Part of a data file>
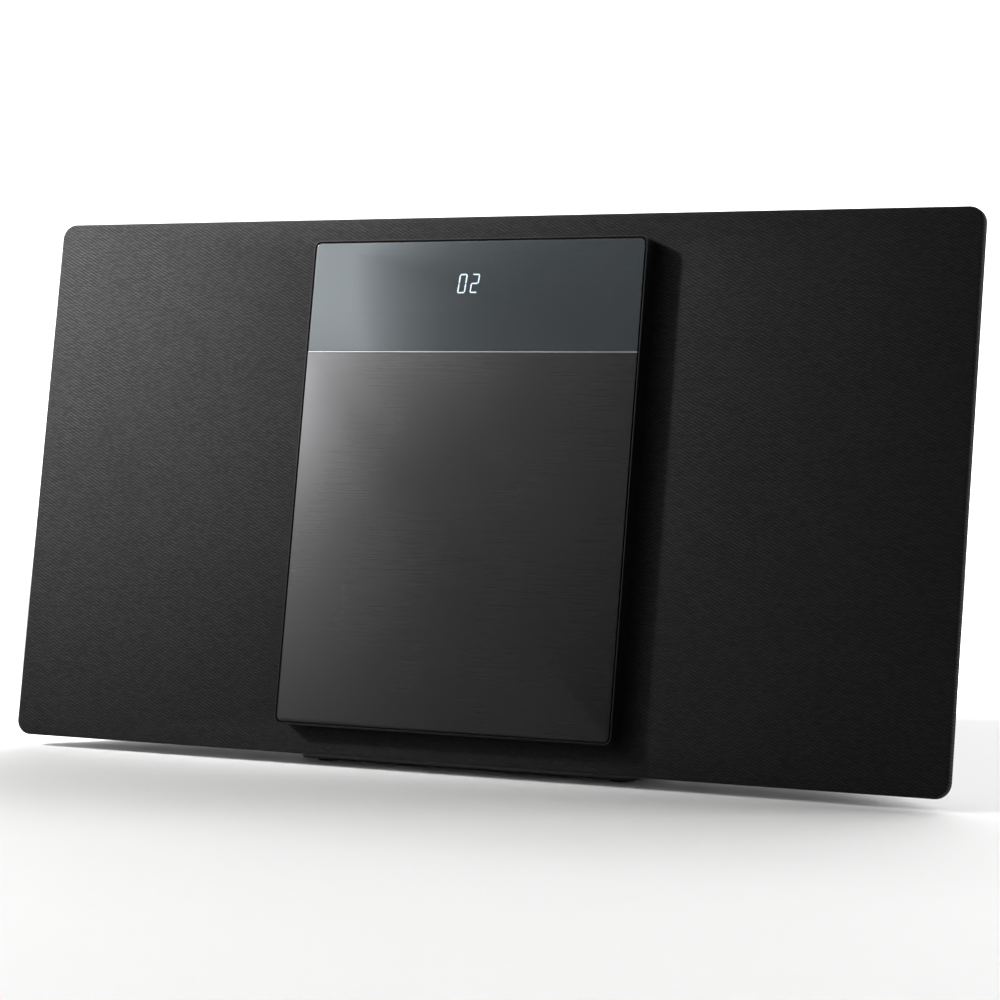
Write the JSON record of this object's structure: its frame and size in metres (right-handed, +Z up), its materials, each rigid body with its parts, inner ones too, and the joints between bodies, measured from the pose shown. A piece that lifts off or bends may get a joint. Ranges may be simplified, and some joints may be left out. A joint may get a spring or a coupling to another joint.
{
  "type": "mini hifi system",
  "caption": "Slim upright CD stereo with a full-width cloth front that leans back, a sliding centre door with a smoked window over brushed metal, and a thin black stand.",
  "frame": {"origin": "middle of the bounding box's bottom face, on the surface the feet stand on", "axes": "+X to the viewer's right, +Y to the back, +Z up; the face leans back 9.9 degrees about X"},
  "size_m": [0.4, 0.107, 0.2141],
  "materials": {
    "cloth": "woven matt",
    "black_plastic": "satin",
    "deck_plastic": "fine grain",
    "brushed_dark_metal": "brushed across, dark anodised",
    "smoked_window": "polished",
    "display_glass": "satin",
    "white_nylon": "moulded",
    "bright_steel": "ground",
    "pressed_steel": "rolled",
    "stand_paint": "satin black",
    "aluminium": "extruded",
    "circuit_board": "solder mask",
    "cone_paper": "pressed paper",
    "rubber": "matt",
    "ferrite": "sintered",
    "lens_glass": "coated"
  },
  "bodies": {
    "housing": {"grille_cloth": "cloth", "grille_frame": "black_plastic", "front_baffle": "black_plastic", "rear_cabinet": "black_plastic", "control_panel": "black_plastic", "button_board": "circuit_board", "main_board": "circuit_board", "heat_sink": "aluminium", "power_board": "circuit_board", "power_transformer": "pressed_steel", "power_inlet": "black_plastic", "antenna_socket": "bright_steel", "aux_socket": "black_plastic", "headphone_socket": "black_plastic", "stand_base": "stand_paint", "stand_neck": "black_plastic", "foot_front_left": "rubber", "foot_front_right": "rubber", "foot_rear_left": "rubber", "foot_rear_right": "rubber", "stand_screw_left": "bright_steel", "stand_screw_right": "bright_steel", "deck_bezel": "deck_plastic", "disc_well": "deck_plastic", "traverse_chassis": "pressed_steel", "sled_guide_rod": "bright_steel", "sled_motor": "bright_steel", "spindle_motor": "bright_steel", "door_rail_upper": "bright_steel", "door_rail_lower": "bright_steel", "door_motor": "bright_steel", "left_speaker_basket": "pressed_steel", "right_speaker_basket": "pressed_steel", "left_speaker_magnet": "ferrite", "right_speaker_magnet": "ferrite", "left_speaker_surround": "rubber", "right_speaker_surround": "rubber"},
    "door": {"door_frame": "black_plastic", "door_panel": "brushed_dark_metal", "door_window": "smoked_window", "display_module": "display_glass", "door_slider_upper": "white_nylon", "door_slider_lower": "white_nylon", "door_rack": "black_plastic"},
    "door_drive": {"door_drive_gear": "white_nylon"},
    "motor_gear": {"door_motor_gear": "white_nylon"},
    "hub": {"disc_hub": "deck_plastic"},
    "pickup": {"pickup_sled": "deck_plastic", "pickup_lens": "lens_glass"},
    "screw": {"lead_screw": "bright_steel"},
    "left_cone": {"left_speaker_cone": "cone_paper"},
    "right_cone": {"right_speaker_cone": "cone_paper"},
    "button_power": {"button_power": "black_plastic"},
    "button_source": {"button_source": "black_plastic"},
    "button_volume_down": {"button_volume_down": "black_plastic"},
    "button_volume_up": {"button_volume_up": "black_plastic"},
    "button_stop": {"button_stop": "black_plastic"},
    "button_play": {"button_play": "black_plastic"},
    "button_door": {"button_door": "black_plastic"}
  },
  "joints": [
    {"name": "door_slide", "type": "slide", "parent": "housing", "child": "door", "axis": [1, 0, 0], "range_m": [0, 0.1276]},
    {"name": "door_drive_turn", "type": "hinge", "parent": "housing", "child": "door_drive", "pos_m": [0.0638, -0.03349, 0.03869], "axis": [0, -0.9851, 0.1719], "range_deg": [-10, 1330]},
    {"name": "motor_gear_turn", "type": "hinge", "parent": "housing", "child": "motor_gear", "pos_m": [0.07518, -0.0276, 0.04922], "axis": [0, -0.9851, 0.1719], "range_deg": [-3990, 30]},
    {"name": "disc_spin", "type": "hinge", "parent": "housing", "child": "hub", "pos_m": [-0.0055, -0.02131, 0.10854], "axis": [0, -0.9851, 0.1719], "continuous": true},
    {"name": "pickup_slide", "type": "slide", "parent": "housing", "child": "pickup", "axis": [1, 0, 0], "range_m": [0, 0.033]},
    {"name": "lead_screw_turn", "type": "hinge", "parent": "housing", "child": "screw", "pos_m": [0.03, -0.0178, 0.09372], "axis": [1, 0, 0], "range_deg": [-10, 2390]},
    {"name": "left_cone_stroke", "type": "slide", "parent": "housing", "child": "left_cone", "axis": [0, -0.9851, 0.1719], "range_m": [-0.0015, 0.0015], "stiffness_N_per_m": 1500},
    {"name": "right_cone_stroke", "type": "slide", "parent": "housing", "child": "right_cone", "axis": [0, -0.9851, 0.1719], "range_m": [-0.0015, 0.0015], "stiffness_N_per_m": 1500},
    {"name": "button_power_press", "type": "slide", "parent": "housing", "child": "button_power", "axis": [0, -0.1719, -0.9851], "range_m": [0, 0.0008], "stiffness_N_per_m": 800},
    {"name": "button_source_press", "type": "slide", "parent": "housing", "child": "button_source", "axis": [0, -0.1719, -0.9851], "range_m": [0, 0.0008], "stiffness_N_per_m": 800},
    {"name": "button_volume_down_press", "type": "slide", "parent": "housing", "child": "button_volume_down", "axis": [0, -0.1719, -0.9851], "range_m": [0, 0.0008], "stiffness_N_per_m": 800},
    {"name": "button_volume_up_press", "type": "slide", "parent": "housing", "child": "button_volume_up", "axis": [0, -0.1719, -0.9851], "range_m": [0, 0.0008], "stiffness_N_per_m": 800},
    {"name": "button_stop_press", "type": "slide", "parent": "housing", "child": "button_stop", "axis": [0, -0.1719, -0.9851], "range_m": [0, 0.0008], "stiffness_N_per_m": 800},
    {"name": "button_play_press", "type": "slide", "parent": "housing", "child": "button_play", "axis": [0, -0.1719, -0.9851], "range_m": [0, 0.0008], "stiffness_N_per_m": 800},
    {"name": "button_door_press", "type": "slide", "parent": "housing", "child": "button_door", "axis": [0, -0.1719, -0.9851], "range_m": [0, 0.0008], "stiffness_N_per_m": 800}
  ],
  "couplings": [
    {"joint": "door_drive_turn", "follows": "door_slide", "rad_per_m": 178.57},
    {"joint": "motor_gear_turn", "follows": "door_slide", "rad_per_m": -535.71},
    {"joint": "lead_screw_turn", "follows": "pickup_slide", "rad_per_m": 1256.6}
  ]
}
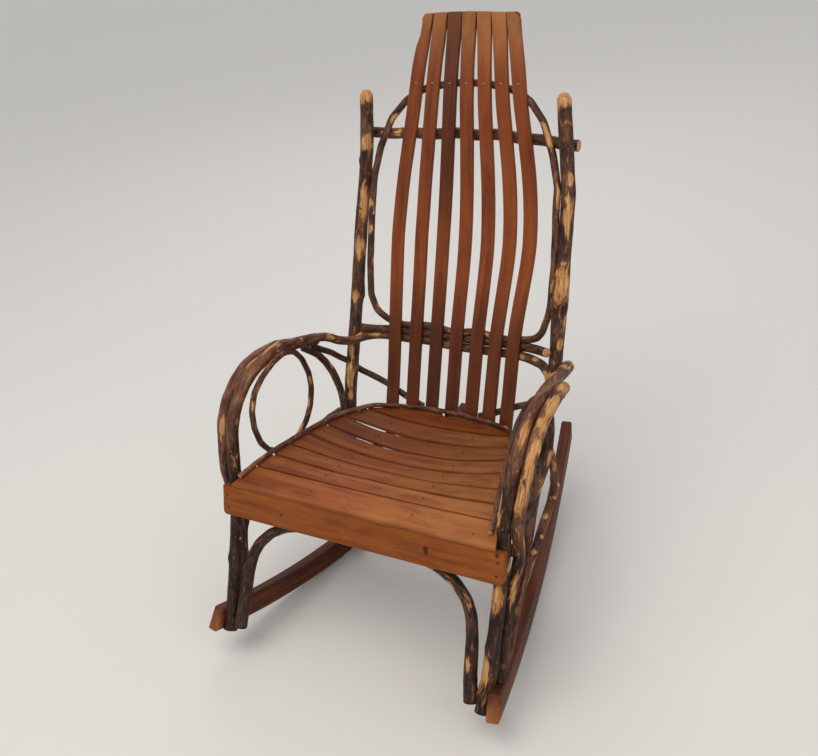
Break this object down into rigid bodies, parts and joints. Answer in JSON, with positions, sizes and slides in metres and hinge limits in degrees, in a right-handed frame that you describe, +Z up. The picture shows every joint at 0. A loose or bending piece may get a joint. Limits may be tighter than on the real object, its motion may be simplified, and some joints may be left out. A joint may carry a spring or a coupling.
{
  "type": "rocking chair",
  "caption": "Bentwood rocking chair of bark-on hickory saplings with a tall fanned slat back, a dished slat seat, double bent arms and sawn rockers.",
  "frame": {"origin": "under the middle of the chair's bounding box, on the floor", "axes": "+Z up; -Y is the way the sitter faces; +X is to the right of someone who looks at the front"},
  "size_m": [0.6742, 0.858, 1.0935],
  "materials": {
    "hickory_bark": "bark-on sapling, rubbed and varnished, satin",
    "stained_oak_slat": "planed oak, brown stain, satin varnish",
    "stained_oak_seat": "planed oak, brown stain, worn satin varnish",
    "sawn_oak_rocker": "sawn oak, dark red-brown stain, satin",
    "nail_steel": "dulled wire nail heads"
  },
  "bodies": {
    "root": {"arm_brace_left": "hickory_bark", "arm_brace_right": "hickory_bark", "arm_hoop_left": "hickory_bark", "arm_hoop_right": "hickory_bark", "back_bow_arm_to_arm": "hickory_bark", "back_bow_upper": "hickory_bark", "back_cross_rail": "hickory_bark", "back_hoop": "hickory_bark", "back_post_left": "hickory_bark", "back_post_right": "hickory_bark", "back_slat_1": "stained_oak_slat", "back_slat_2": "stained_oak_slat", "back_slat_3": "stained_oak_slat", "back_slat_4": "stained_oak_slat", "back_slat_5": "stained_oak_slat", "back_slat_6": "stained_oak_slat", "back_slat_7": "stained_oak_slat", "back_slat_nails": "nail_steel", "back_top_cleat": "stained_oak_slat", "diagonal_brace_left": "hickory_bark", "diagonal_brace_right": "hickory_bark", "front_arch": "hickory_bark", "front_board_nails": "nail_steel", "front_leg_arm_bow_left": "hickory_bark", "front_leg_arm_bow_right": "hickory_bark", "outer_arm_bow_left": "hickory_bark", "outer_arm_bow_right": "hickory_bark", "rear_rung": "hickory_bark", "rocker_left": "sawn_oak_rocker", "rocker_right": "sawn_oak_rocker", "seat_batten_left": "hickory_bark", "seat_batten_right": "hickory_bark", "seat_front_board": "stained_oak_seat", "seat_front_stretcher": "hickory_bark", "seat_rear_stretcher": "hickory_bark", "seat_slat_1": "stained_oak_seat", "seat_slat_2": "stained_oak_seat", "seat_slat_3": "stained_oak_seat", "seat_slat_4": "stained_oak_seat", "seat_slat_5": "stained_oak_seat", "seat_slat_6": "stained_oak_seat", "seat_slat_7": "stained_oak_seat", "seat_slat_8": "stained_oak_seat", "seat_slat_nails": "nail_steel", "seat_trim_bow": "hickory_bark", "side_brace_left": "hickory_bark", "side_brace_right": "hickory_bark", "side_rail_left": "hickory_bark", "side_rail_right": "hickory_bark"}
  },
  "joints": []
}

AIM OF THE TASK> Gather all the lines that include the word "JSON" and copy them out.

ANSWER BELOW>
Write the JSON record of this object's structure: its frame and size in metres (right-handed, +Z up), its materials, each rigid body with its parts, inner ones too, and the joints between bodies, measured from the pose shown. A piece that lifts off or bends may get a joint. Ranges may be simplified, and some joints may be left out. A joint may get a spring or a coupling to another joint.
Break this object down into rigid bodies, parts and joints. Answer in JSON, with positions, sizes and slides in metres and hinge limits in degrees, in a right-handed frame that you describe, +Z up. The picture shows every joint at 0. A loose or bending piece may get a joint. Limits may be tighter than on the real object, its motion may be simplified, and some joints may be left out. A joint may carry a spring or a coupling.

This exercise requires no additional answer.